Directions for this task
Look for the string "scene" and copy every line that has it.

Available data
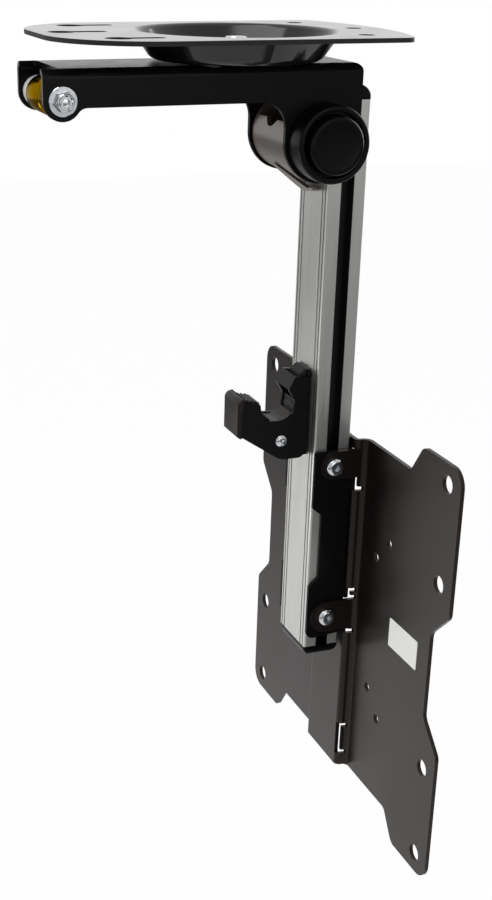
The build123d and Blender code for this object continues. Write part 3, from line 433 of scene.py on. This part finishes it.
# Catch on the mast's front: a folded steel base, and a lever of two laser cut side plates joined by a tilted
# web, in the arm's deep black. Its thumb grip is moulded nylon, worn satin, with rounded edges and ribs on top.
# A rubber buffer sits behind the web. The pivot is a small cross recessed screw with a nut and a spring.
catch_coat = powder_coat("catch_powder_coat", "#0e0e0f", "#151516", 0.12, 0.3, 0.8, 0.08)
grip_plastic = moulded("worn_black_nylon", "#181615", 0.2, 0.4, 0.6, 0.3, Specular_Tint=linear("#fff3ea"))
grey_rubber = moulded("dark_grey_rubber", "#1f1e1d", 0.25, 0.6, 0.7, 0.35)
plate_out = 0.0085
plate_thick = 0.0015
web_low = (0.0298, -0.1685)
web_high = (0.0332, -0.1619)
web_back = (0.0015, -0.0008)
lever_outline = [(0.0066, -0.1732), (0.0149, -0.1746), (0.0163, -0.1836), (0.0322, -0.1844), (0.0336, -0.1745),
                 web_low, web_high, (0.0403, -0.1628), (0.0403, -0.2048), (0.0267, -0.2048), (0.0056, -0.1911)]
corner_rounds = ((0, 0.0006), (1, 0.0012), (2, 0.0034), (3, 0.0048), (4, 0.0030), (7, 0.0012), (8, 0.0060),
                 (9, 0.0050))
lever = bmesh.new()
for side in (-1, 1):
    before = set(lever.verts)
    rim = [lever.verts.new((side * plate_out, y, z)) for y, z in lever_outline]
    lever.faces.new(rim)
    for corner, radius in corner_rounds:
        bmesh.ops.bevel(lever, geom=[rim[corner]], offset=radius, offset_type="WIDTH", segments=7, profile=0.5,
                        affect="VERTICES", material=-1)
    outline = [face for face in lever.faces if all(v not in before for v in face.verts)]
    pulled = bmesh.ops.extrude_face_region(lever, geom=outline)["geom"]
    bmesh.ops.translate(lever, verts=[v for v in pulled if isinstance(v, bmesh.types.BMVert)],
                        vec=(-side * plate_thick, 0, 0))
web_edge = plate_out - plate_thick
prism(lever, [(-web_edge, web_low[0], web_low[1]), (-web_edge, web_high[0], web_high[1]),
              (-web_edge, web_high[0] + web_back[0], web_high[1] + web_back[1]),
              (-web_edge, web_low[0] + web_back[0], web_low[1] + web_back[1])], (2 * web_edge, 0, 0))
make_piece("catch_lever_plates", lever, catch_coat, "catch_lever", "black_powder_coat", "catch_plates")

grip = merged_copy("catch_grip")
cap_back = 0.0066
bmesh.ops.bisect_plane(grip, geom=grip.verts[:] + grip.edges[:] + grip.faces[:], dist=cut_distance,
                       plane_co=(0, cap_back - 0.0008, 0), plane_no=(0, -1, 0), clear_outer=True)
cap = bmesh.new()
cap_half = 0.0093
cap_round = 0.0007
cap_outline = ((0.0026, -0.1735), (0.0040, -0.1716), (0.0064, -0.1710), (cap_back, -0.1716), (0.0056, -0.1916),
               (0.0044, -0.1916), (0.0026, -0.1902))
prism(cap, [(-cap_half, y, z) for y, z in cap_outline], (2 * cap_half, 0, 0))
bmesh.ops.recalc_face_normals(cap, faces=cap.faces)
bmesh.ops.bevel(cap, geom=[e for e in cap.edges if e.calc_face_angle() > radians(15)], offset=cap_round,
                segments=4, profile=0.5, affect="EDGES", material=-1)
cap_data = bpy.data.meshes.new("grip_cap")
cap.to_mesh(cap_data)
cap.free()
grip.from_mesh(cap_data)
rib_radius = 0.0008
rib_half = 0.0072
rib_taper = 0.0005
for rib_y, rib_z in ((0.0062, -0.1726), (0.0083, -0.1730), (0.0104, -0.1735), (0.0125, -0.1739)):
    turn(grip, [(-rib_half, 0.0), (-rib_half, rib_radius * 0.6), (-rib_half + rib_taper, rib_radius),
                (rib_half - rib_taper, rib_radius), (rib_half, rib_radius * 0.6), (rib_half, 0.0)],
         rib_y, rib_z, 16)
make_piece("catch_thumb_grip", grip, grip_plastic, "catch_lever", "black_plastic", "catch_grip")

pivot_y = 0.0267
pivot_z = -0.1947
pin_radius = 0.0020
pin_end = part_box("catch_pivot")[0][0]
head_radius = 0.0030
pivot = bmesh.new()
turn(pivot, [(pin_end, 0.0), (pin_end, pin_radius * 0.8), (pin_end + 0.0004, pin_radius),
             (plate_out, pin_radius), (plate_out, head_radius), (plate_out + 0.0006, head_radius),
             (plate_out + 0.0011, 0.0026),
             (plate_out + 0.0015, 0.0017), (plate_out + 0.0016, 0.0)], pivot_y, pivot_z, 48)
bmesh.ops.remove_doubles(pivot, verts=pivot.verts, dist=weld_distance)
bmesh.ops.recalc_face_normals(pivot, faces=pivot.faces)
recess = bmesh.new()
arm_long = 0.0019
arm_wide = 0.0005
recess_floor = 0.0004
cross_cos, cross_sin = 0.94, 0.34  # the cross stands turned by 20 degrees
cross = [(arm_wide, arm_long), (-arm_wide, arm_long), (-arm_wide, arm_wide), (-arm_long, arm_wide),
         (-arm_long, -arm_wide), (-arm_wide, -arm_wide), (-arm_wide, -arm_long), (arm_wide, -arm_long),
         (arm_wide, -arm_wide), (arm_long, -arm_wide), (arm_long, arm_wide), (arm_wide, arm_wide)]
prism(recess, [(plate_out + recess_floor, pivot_y + y * cross_cos - z * cross_sin,
                pivot_z + z * cross_cos + y * cross_sin) for y, z in cross], (0.002, 0, 0))
make_piece("catch_pivot_screw", carve(pivot, recess), bright_zinc, "catch_lever", "zinc_steel", "catch_pivot")
dress(catch_coat, "catch_base")
dress(grey_rubber, "catch_nose")
dress(bright_zinc, "catch_nut", "catch_spring", "catch_screws")

# Carriage: 1.5 mm steel channel that slides on the mast, held by four M5 button screws with slot nuts. It has
# the arm's deep black powder, so it stands out from the warmer screen plate.
dress(arm_coat, "carriage")
dress(bright_zinc, "carriage_screws", "carriage_nuts")

# Screen plate: 2 mm steel blanked with the screw holes and folded to a hat section, in a warmer, more open
# satin powder than the arm, so its wide wings look dark grey rather than black.
screen_coat = powder_coat("warm_satin_powder_coat", "#0f0d0c", "#161312", 0.3, 0.3, 1.3, 0.12,
                         Specular_Tint=linear("#ffeee4"))
dress(screen_coat, "screen_plate")

# Label: blank white paper sticker on the screen plate's wing, 0.15 mm thick with slightly rounded corners. The
# paper is matt with a faint grain, so it stays evenly white.
label_x = (0.057, 0.086)
label_z = (-0.2922, -0.2767)
label_thick = 0.00015
label_round = 0.0008
wing_face = 0.0693
sticker = bmesh.new()
bmesh.ops.create_cube(sticker, size=1.0)
bmesh.ops.scale(sticker, vec=(label_x[1] - label_x[0], label_thick, label_z[1] - label_z[0]),
                verts=sticker.verts)
bmesh.ops.translate(sticker, verts=sticker.verts,
                    vec=(sum(label_x) / 2, wing_face - label_thick / 2, sum(label_z) / 2))
upright = [e for e in sticker.edges if abs(e.verts[0].co.y - e.verts[1].co.y) > label_thick / 2]
bmesh.ops.bevel(sticker, geom=upright, offset=label_round, segments=4, profile=0.5, affect="EDGES", material=-1)
paper = moulded("label_paper", "#fbfbf9", 0.4, 0.55, 0.3, 0.1)
make_piece("blank_label", sticker, paper, "screen_carrier", "white_nylon")

# Floor: plain pale ground under the mount, which takes its soft shadow. The camera sees it nearly white. The
# metal sees its glow fall off with distance from the mount.
floor_drop = 0.35
floor_half = 4.0
floor_mesh = bmesh.new()
bmesh.ops.create_grid(floor_mesh, x_segments=1, y_segments=1, size=floor_half)
bmesh.ops.translate(floor_mesh, verts=floor_mesh.verts, vec=(0, 0, cad_box[0][2] - floor_drop))
floor_data = bpy.data.meshes.new("floor")
floor_mesh.to_mesh(floor_data)
floor_mesh.free()
floor = bpy.data.objects.new("floor", floor_data)
bpy.context.scene.collection.objects.link(floor)
ground = bpy.data.materials.new("pale_ground")
ground.use_nodes = True
ground.node_tree.nodes.clear()
matt = put(ground, "ShaderNodeBsdfDiffuse", {"Color": linear("#f4f4f4")})
glow = put(ground, "ShaderNodeEmission", {"Color": (1, 1, 1, 1), "Strength": 1.0})
path = put(ground, "ShaderNodeLightPath")
either = put(ground, "ShaderNodeMath",
             links={0: path.outputs["Is Camera Ray"], 1: path.outputs["Is Glossy Ray"]}, operation="MAXIMUM")
seen = put(ground, "ShaderNodeMath", links={0: either.outputs[0], 1: path.outputs["Is Transmission Ray"]},
           operation="MAXIMUM")
glow_share = 0.97
share = put(ground, "ShaderNodeMath", {1: glow_share}, {0: seen.outputs[0]}, operation="MULTIPLY")
spot = put(ground, "ShaderNodeTexCoord")
away = put(ground, "ShaderNodeVectorMath", links={0: spot.outputs["Object"]}, operation="LENGTH")
room = put(ground, "ShaderNodeMapRange", {"From Min": 0.95, "From Max": 2.0, "To Min": 1.0, "To Max": 0.22},
           {"Value": away.outputs["Value"]})
level = put(ground, "ShaderNodeMath", links={0: room.outputs["Result"], 1: path.outputs["Is Camera Ray"]},
            operation="MAXIMUM")
ground.node_tree.links.new(level.outputs[0], glow.inputs["Strength"])
mix = put(ground, "ShaderNodeMixShader", links={0: share.outputs[0], 1: matt.outputs[0], 2: glow.outputs[0]})
put(ground, "ShaderNodeOutputMaterial", links={"Surface": mix.outputs[0]})
floor_data.materials.append(ground)

# World: white where the camera looks at it, and a little under half that as light on the mount. What the metal
# mirrors of it dims towards +X.
world = bpy.data.worlds.new("studio")
bpy.context.scene.world = world
world.use_nodes = True
world.node_tree.nodes.clear()
sky_path = put(world, "ShaderNodeLightPath")
sky_either = put(world, "ShaderNodeMath",
                 links={0: sky_path.outputs["Is Camera Ray"], 1: sky_path.outputs["Is Glossy Ray"]},
                 operation="MAXIMUM")
sky_seen = put(world, "ShaderNodeMath",
               links={0: sky_either.outputs[0], 1: sky_path.outputs["Is Transmission Ray"]},
               operation="MAXIMUM")
dim = put(world, "ShaderNodeBackground", {"Color": (1, 1, 1, 1), "Strength": 0.45})
compass = put(world, "ShaderNodeTexCoord")
sky_across = put(world, "ShaderNodeSeparateXYZ", links={0: compass.outputs["Generated"]})
sky_room = put(world, "ShaderNodeMapRange", {"From Min": -0.1, "From Max": 0.8, "To Min": 1.0, "To Max": 0.65},
               {"Value": sky_across.outputs["X"]})
sky_level = put(world, "ShaderNodeMath",
                links={0: sky_room.outputs["Result"], 1: sky_path.outputs["Is Camera Ray"]},
                operation="MAXIMUM")
white = put(world, "ShaderNodeBackground", {"Color": (1, 1, 1, 1)}, {"Strength": sky_level.outputs[0]})
sky = put(world, "ShaderNodeMixShader", links={0: sky_seen.outputs[0], 1: dim.outputs[0], 2: white.outputs[0]})
put(world, "ShaderNodeOutputWorld", links={"Surface": sky.outputs[0]})


# Lamps: a broad key low on the arm's free side, which lights the lower parts most, a fill from the camera's
# side, one above and one behind.
def soft_box(name, place, aim, size, watts):
    lamp = bpy.data.lights.new(name, "AREA")
    lamp.shape = "RECTANGLE"
    lamp.size, lamp.size_y = size
    lamp.energy = watts
    holder = bpy.data.objects.new(name, lamp)
    holder.location = place
    holder.rotation_euler = (Vector(aim) - Vector(place)).to_track_quat("-Z", "Y").to_euler()
    bpy.context.scene.collection.objects.link(holder)


middle = (0, 0.02, -0.2)
soft_box("key", (-0.6, -0.9, -0.7), (0, 0.05, -0.34), (0.55, 0.55), 4)
soft_box("fill", (1.4, 0.1, 0.3), middle, (0.8, 1.0), 3)
soft_box("top", (0.1, -0.5, 1.2), middle, (0.9, 0.9), 8)
soft_box("back", (-0.3, 1.3, 0.2), middle, (0.9, 0.9), 9)

# Camera at the photograph's place: a long lens just above the ceiling plate's top, off the hinge cover's side,
# looking down. The shifts stand for the photograph's crop.
photo_wide = 492
focal_pixels = 1449.3
camera_data = bpy.data.cameras.new("photo_camera")
camera_data.sensor_fit = "HORIZONTAL"
camera_data.sensor_width = 36.0
camera_data.lens = focal_pixels / photo_wide * camera_data.sensor_width
camera_data.shift_x = 0.1468
camera_data.shift_y = 0.1671
camera = bpy.data.objects.new("photo_camera", camera_data)
camera.location = (0.6370, -0.2531, 0.0466)
camera.rotation_euler = (radians(66.954), radians(-0.686), radians(70.717))
bpy.context.scene.collection.objects.link(camera)
bpy.context.scene.camera = camera
bpy.context.scene.view_settings.view_transform = "Standard"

Result for this task
The build123d and Blender code for this object continues. Write part 3, from line 433 of scene.py on. This part finishes it.
bpy.context.scene.collection.objects.link(floor)
bpy.context.scene.world = world
    bpy.context.scene.collection.objects.link(holder)
bpy.context.scene.collection.objects.link(camera)
bpy.context.scene.camera = camera
bpy.context.scene.view_settings.view_transform = "Standard"